- **WORK REQUIRED**
Take from the listing each line that has the string "where".

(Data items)
** begin **

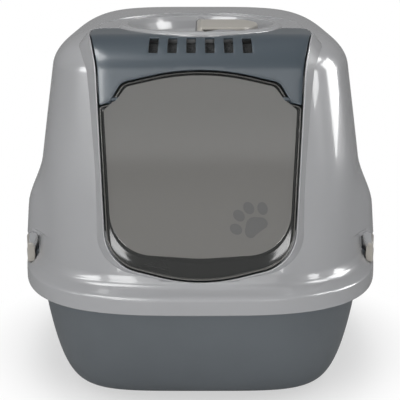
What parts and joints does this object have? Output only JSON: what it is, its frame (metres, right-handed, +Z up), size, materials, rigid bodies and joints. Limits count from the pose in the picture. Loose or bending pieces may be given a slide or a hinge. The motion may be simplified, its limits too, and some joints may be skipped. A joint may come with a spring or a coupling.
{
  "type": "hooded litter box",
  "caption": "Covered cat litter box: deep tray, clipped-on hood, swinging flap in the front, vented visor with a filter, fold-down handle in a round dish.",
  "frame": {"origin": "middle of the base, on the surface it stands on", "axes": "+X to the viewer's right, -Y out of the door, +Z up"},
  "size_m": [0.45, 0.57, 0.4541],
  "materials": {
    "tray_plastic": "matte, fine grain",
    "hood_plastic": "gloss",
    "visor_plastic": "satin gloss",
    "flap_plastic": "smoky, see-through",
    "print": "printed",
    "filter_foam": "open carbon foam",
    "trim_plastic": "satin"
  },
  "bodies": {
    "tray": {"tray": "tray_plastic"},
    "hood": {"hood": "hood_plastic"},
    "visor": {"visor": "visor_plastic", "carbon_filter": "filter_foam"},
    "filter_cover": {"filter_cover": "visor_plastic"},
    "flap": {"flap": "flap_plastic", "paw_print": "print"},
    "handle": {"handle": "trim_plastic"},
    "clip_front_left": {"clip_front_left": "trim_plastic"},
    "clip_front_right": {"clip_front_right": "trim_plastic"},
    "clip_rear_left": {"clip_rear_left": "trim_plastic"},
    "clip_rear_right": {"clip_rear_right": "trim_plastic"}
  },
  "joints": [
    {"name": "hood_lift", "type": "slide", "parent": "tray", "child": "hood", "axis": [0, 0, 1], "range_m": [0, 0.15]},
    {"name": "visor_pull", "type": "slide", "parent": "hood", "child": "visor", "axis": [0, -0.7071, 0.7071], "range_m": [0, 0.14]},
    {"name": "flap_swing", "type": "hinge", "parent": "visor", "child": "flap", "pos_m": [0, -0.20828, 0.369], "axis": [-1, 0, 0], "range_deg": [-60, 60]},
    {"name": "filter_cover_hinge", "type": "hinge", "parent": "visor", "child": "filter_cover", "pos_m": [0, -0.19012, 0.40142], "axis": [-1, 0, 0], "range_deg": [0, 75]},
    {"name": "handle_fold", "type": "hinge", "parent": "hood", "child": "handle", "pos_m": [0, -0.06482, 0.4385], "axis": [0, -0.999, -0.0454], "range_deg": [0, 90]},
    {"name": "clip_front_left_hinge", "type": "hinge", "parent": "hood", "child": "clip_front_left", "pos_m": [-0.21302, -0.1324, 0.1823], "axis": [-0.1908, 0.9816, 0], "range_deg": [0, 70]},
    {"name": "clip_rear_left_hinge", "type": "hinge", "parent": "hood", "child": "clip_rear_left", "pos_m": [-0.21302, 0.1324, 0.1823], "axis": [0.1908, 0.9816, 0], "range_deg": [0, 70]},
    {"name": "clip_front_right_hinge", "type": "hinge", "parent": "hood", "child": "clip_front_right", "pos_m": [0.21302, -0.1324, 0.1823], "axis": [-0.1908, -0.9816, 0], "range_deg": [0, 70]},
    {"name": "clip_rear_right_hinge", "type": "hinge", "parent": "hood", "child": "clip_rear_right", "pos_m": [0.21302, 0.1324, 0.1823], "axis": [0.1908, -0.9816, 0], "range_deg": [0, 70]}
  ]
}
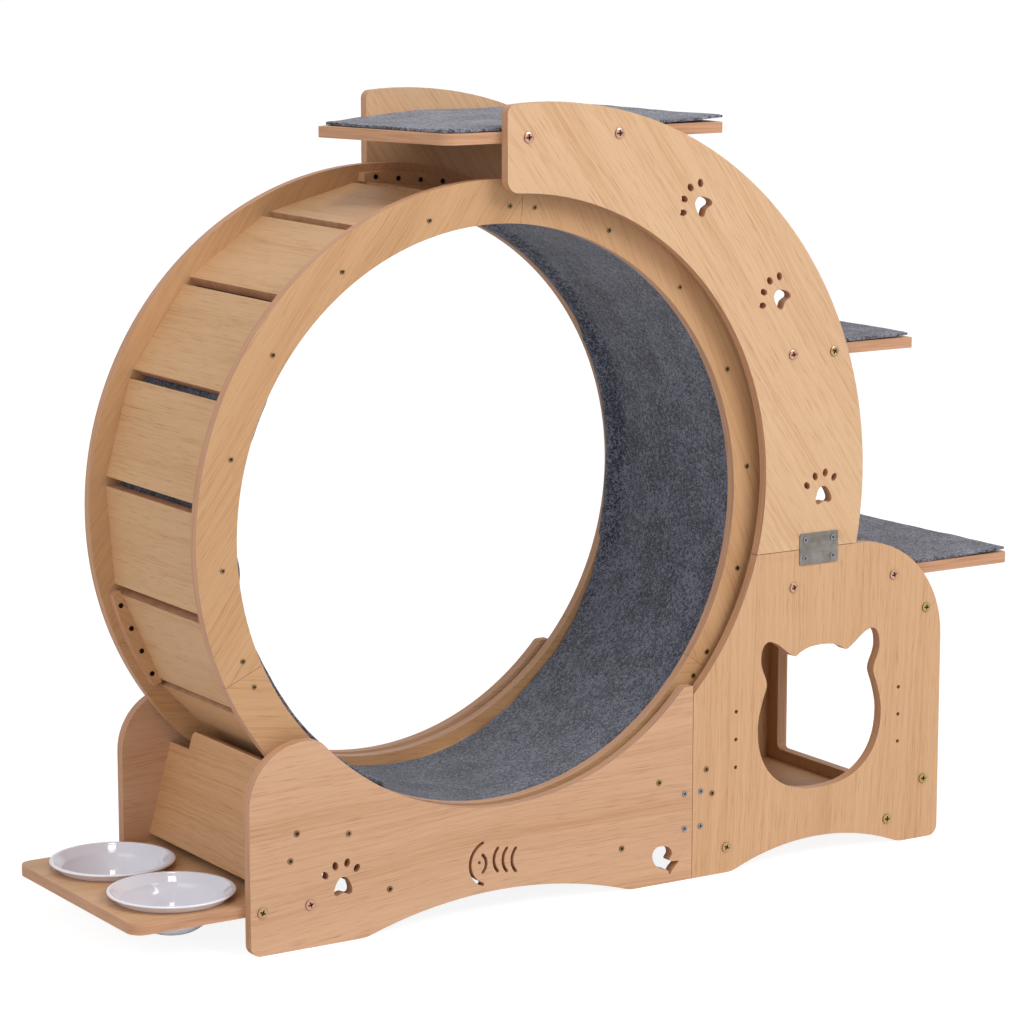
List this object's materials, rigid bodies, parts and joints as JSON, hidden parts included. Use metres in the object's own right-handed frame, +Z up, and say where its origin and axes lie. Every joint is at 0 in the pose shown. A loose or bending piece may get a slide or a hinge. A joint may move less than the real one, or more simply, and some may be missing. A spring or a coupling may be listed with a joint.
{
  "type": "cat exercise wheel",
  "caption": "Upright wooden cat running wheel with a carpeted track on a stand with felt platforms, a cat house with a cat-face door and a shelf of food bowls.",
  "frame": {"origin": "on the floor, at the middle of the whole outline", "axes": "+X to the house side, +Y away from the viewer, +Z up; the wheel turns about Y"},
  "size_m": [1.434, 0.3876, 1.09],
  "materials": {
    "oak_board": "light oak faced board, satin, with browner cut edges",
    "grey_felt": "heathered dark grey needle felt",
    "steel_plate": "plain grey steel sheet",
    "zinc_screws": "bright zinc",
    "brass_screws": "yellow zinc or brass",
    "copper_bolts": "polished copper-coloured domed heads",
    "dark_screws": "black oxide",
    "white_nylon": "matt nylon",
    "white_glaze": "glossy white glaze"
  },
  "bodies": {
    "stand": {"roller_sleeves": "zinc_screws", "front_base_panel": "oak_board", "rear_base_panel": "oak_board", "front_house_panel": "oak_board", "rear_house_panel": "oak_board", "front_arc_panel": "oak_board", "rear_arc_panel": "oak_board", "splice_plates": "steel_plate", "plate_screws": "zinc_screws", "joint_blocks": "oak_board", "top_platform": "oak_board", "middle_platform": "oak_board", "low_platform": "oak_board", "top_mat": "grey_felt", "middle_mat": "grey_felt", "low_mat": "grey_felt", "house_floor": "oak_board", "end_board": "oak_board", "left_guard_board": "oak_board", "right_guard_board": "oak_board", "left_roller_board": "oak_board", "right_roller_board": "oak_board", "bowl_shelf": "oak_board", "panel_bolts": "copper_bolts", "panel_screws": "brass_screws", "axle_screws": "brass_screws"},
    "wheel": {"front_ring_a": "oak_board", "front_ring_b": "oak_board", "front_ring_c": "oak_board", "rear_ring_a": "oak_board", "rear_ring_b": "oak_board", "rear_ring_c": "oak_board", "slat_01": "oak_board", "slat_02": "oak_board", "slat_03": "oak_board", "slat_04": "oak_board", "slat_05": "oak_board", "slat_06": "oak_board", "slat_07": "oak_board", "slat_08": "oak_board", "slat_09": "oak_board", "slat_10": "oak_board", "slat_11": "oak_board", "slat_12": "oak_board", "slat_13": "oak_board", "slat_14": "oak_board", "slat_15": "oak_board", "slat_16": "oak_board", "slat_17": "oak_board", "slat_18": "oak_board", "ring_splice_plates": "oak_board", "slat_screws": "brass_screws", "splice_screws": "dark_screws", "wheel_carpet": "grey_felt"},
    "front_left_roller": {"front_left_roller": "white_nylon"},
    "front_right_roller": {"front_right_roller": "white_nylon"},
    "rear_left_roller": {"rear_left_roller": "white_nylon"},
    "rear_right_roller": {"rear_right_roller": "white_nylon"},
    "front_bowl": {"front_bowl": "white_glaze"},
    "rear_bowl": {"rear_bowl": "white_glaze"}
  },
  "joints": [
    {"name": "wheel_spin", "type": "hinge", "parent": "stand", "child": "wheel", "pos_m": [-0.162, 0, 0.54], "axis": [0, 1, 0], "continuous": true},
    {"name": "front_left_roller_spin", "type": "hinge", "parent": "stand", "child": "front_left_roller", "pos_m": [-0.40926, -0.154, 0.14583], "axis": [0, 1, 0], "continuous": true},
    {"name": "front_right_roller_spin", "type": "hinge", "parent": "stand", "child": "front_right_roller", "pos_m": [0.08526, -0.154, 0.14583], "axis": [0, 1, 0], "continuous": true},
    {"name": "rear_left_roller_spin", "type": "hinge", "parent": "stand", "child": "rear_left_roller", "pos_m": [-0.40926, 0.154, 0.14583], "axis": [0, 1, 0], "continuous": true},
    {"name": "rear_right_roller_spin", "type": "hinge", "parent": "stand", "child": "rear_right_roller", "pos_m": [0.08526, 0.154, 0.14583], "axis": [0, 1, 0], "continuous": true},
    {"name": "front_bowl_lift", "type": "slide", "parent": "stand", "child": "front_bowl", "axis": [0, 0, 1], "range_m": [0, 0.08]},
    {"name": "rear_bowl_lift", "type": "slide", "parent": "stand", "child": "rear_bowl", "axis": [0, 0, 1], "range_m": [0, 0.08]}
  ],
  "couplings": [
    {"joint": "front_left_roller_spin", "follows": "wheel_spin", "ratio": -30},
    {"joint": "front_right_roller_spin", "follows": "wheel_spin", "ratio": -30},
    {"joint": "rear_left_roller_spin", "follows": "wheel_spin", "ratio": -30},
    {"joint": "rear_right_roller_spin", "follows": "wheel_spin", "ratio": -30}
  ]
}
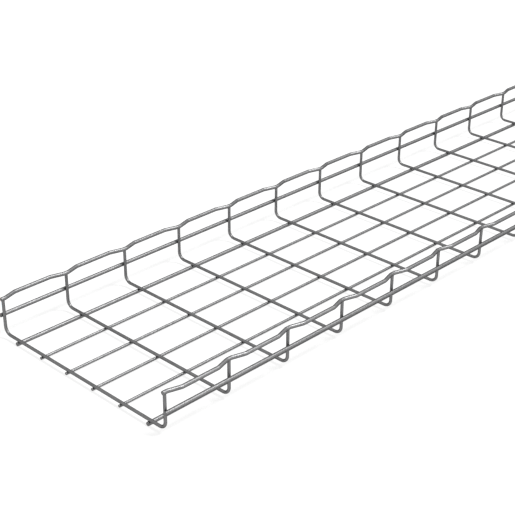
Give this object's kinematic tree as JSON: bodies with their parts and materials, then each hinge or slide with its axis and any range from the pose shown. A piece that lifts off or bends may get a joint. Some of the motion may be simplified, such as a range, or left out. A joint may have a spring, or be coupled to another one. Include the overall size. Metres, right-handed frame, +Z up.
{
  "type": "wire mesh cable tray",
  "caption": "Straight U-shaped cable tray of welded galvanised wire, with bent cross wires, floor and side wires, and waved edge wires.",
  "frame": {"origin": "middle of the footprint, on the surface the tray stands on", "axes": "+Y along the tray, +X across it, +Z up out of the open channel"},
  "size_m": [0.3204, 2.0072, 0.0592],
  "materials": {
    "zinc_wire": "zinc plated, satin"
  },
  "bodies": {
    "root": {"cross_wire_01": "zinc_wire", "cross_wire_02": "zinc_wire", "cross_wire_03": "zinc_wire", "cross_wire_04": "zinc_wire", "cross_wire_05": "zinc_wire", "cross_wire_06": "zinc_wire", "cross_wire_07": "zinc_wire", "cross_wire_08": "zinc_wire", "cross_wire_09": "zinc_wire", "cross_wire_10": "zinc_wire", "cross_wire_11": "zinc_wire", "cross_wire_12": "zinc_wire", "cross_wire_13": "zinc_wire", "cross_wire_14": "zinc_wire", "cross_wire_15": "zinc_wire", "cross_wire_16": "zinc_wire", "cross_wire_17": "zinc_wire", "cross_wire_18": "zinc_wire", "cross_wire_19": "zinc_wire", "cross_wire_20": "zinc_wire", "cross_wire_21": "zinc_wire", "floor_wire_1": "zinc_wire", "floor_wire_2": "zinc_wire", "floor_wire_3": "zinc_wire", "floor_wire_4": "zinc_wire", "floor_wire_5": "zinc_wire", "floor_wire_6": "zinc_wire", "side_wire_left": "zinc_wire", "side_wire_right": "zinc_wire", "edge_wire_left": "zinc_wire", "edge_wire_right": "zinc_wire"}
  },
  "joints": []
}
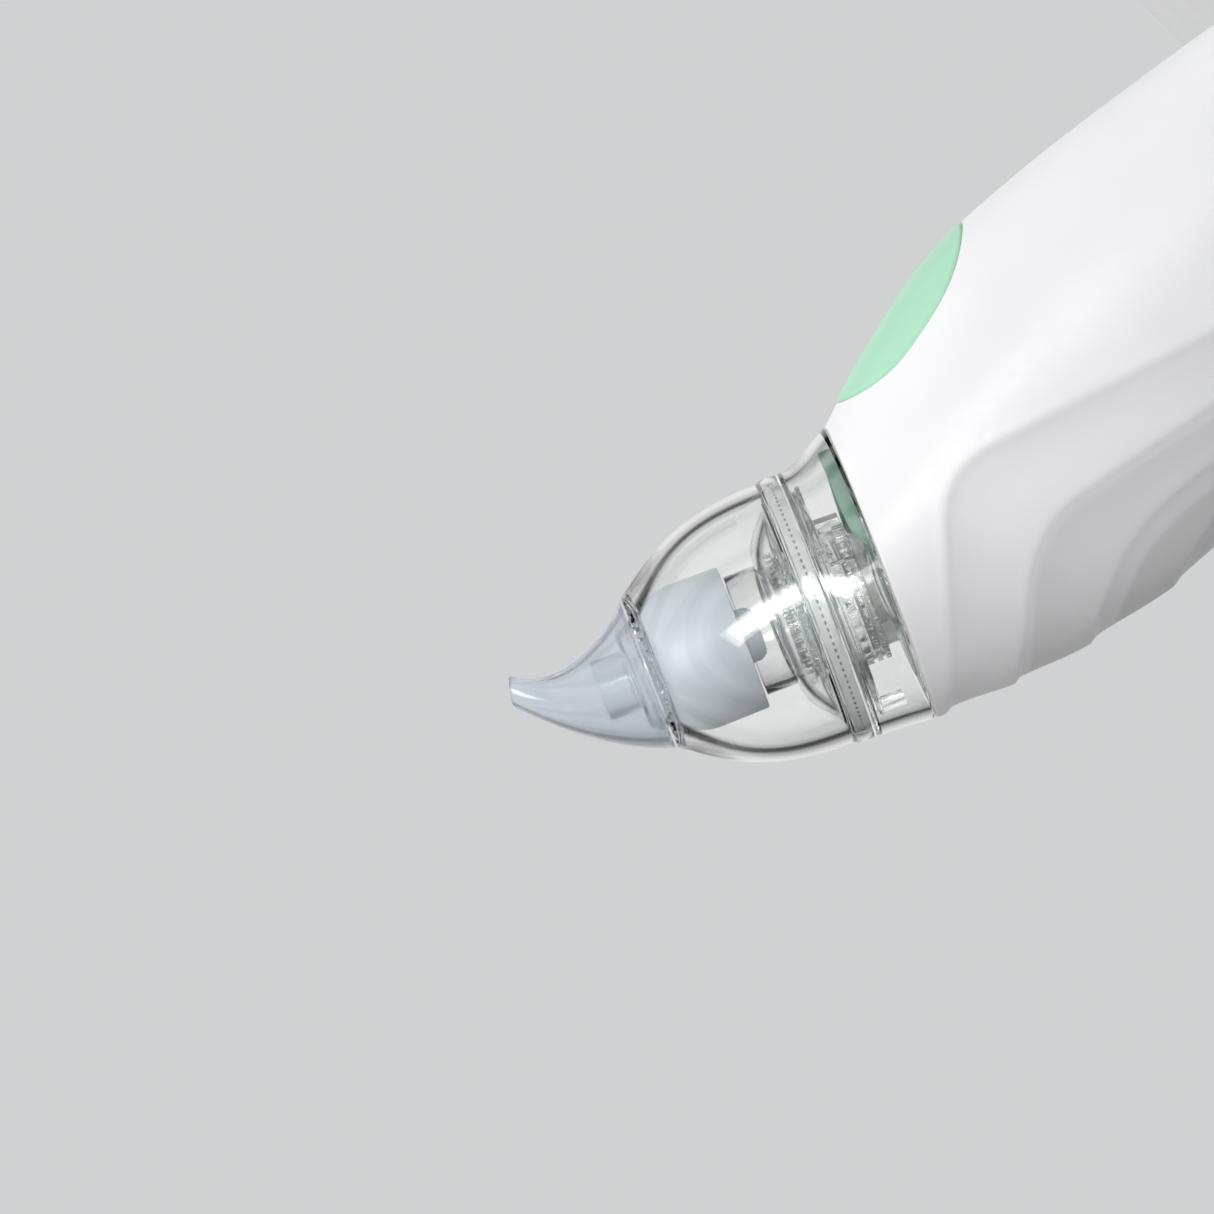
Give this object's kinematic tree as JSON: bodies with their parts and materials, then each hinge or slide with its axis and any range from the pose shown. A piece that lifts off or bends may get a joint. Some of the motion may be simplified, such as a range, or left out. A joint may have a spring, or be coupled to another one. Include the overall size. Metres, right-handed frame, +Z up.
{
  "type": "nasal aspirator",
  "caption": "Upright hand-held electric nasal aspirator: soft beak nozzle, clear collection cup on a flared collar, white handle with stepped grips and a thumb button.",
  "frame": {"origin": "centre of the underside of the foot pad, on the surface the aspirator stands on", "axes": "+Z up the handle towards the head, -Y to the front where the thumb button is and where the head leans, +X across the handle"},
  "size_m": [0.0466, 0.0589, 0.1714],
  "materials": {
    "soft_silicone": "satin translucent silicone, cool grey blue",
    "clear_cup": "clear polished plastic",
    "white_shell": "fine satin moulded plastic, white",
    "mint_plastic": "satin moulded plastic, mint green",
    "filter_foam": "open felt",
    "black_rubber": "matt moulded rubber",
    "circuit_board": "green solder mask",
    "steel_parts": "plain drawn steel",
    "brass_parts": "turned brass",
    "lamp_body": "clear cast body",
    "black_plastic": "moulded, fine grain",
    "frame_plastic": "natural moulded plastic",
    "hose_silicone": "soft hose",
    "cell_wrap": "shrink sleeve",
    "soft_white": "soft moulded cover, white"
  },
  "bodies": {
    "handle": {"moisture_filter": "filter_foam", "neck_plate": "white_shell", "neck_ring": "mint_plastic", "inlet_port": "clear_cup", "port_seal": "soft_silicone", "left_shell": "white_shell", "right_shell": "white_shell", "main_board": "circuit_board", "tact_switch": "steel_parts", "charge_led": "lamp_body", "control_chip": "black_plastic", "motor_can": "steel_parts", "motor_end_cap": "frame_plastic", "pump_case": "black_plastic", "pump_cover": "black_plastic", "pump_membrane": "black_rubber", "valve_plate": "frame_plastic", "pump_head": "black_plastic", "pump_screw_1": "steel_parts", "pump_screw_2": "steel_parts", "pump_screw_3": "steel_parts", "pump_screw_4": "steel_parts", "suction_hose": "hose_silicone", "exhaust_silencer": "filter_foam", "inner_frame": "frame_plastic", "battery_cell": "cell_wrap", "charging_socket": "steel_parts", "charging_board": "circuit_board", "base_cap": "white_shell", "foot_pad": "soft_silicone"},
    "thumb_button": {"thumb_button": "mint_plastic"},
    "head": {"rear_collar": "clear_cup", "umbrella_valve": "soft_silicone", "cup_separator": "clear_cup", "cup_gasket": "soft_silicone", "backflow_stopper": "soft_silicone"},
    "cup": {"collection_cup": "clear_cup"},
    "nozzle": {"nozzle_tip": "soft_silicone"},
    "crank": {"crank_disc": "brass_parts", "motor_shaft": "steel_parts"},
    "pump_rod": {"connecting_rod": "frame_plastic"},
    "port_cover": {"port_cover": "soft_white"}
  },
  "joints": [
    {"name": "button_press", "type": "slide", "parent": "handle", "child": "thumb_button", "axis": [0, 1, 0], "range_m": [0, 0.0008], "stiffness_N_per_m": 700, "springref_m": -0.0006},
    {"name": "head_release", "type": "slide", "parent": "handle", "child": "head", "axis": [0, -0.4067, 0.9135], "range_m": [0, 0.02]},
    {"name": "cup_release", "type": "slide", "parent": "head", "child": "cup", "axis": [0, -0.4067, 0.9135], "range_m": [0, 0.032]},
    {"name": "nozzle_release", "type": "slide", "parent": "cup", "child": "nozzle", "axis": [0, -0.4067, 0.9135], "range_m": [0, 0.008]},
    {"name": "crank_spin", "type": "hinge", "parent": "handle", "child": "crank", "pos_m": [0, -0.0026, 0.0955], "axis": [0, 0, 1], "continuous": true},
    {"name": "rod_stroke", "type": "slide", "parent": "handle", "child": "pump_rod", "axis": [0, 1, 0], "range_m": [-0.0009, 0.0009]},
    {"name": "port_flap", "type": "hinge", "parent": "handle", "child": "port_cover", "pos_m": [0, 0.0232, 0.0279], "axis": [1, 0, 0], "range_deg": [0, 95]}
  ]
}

** end **

- **OUTPUT OF THE EXERCISE**
List this object's materials, rigid bodies, parts and joints as JSON, hidden parts included. Use metres in the object's own right-handed frame, +Z up, and say where its origin and axes lie. Every joint is at 0 in the pose shown. A loose or bending piece may get a slide or a hinge. A joint may move less than the real one, or more simply, and some may be missing. A spring or a coupling may be listed with a joint.
  "frame": {"origin": "centre of the underside of the foot pad, on the surface the aspirator stands on", "axes": "+Z up the handle towards the head, -Y to the front where the thumb button is and where the head leans, +X across the handle"},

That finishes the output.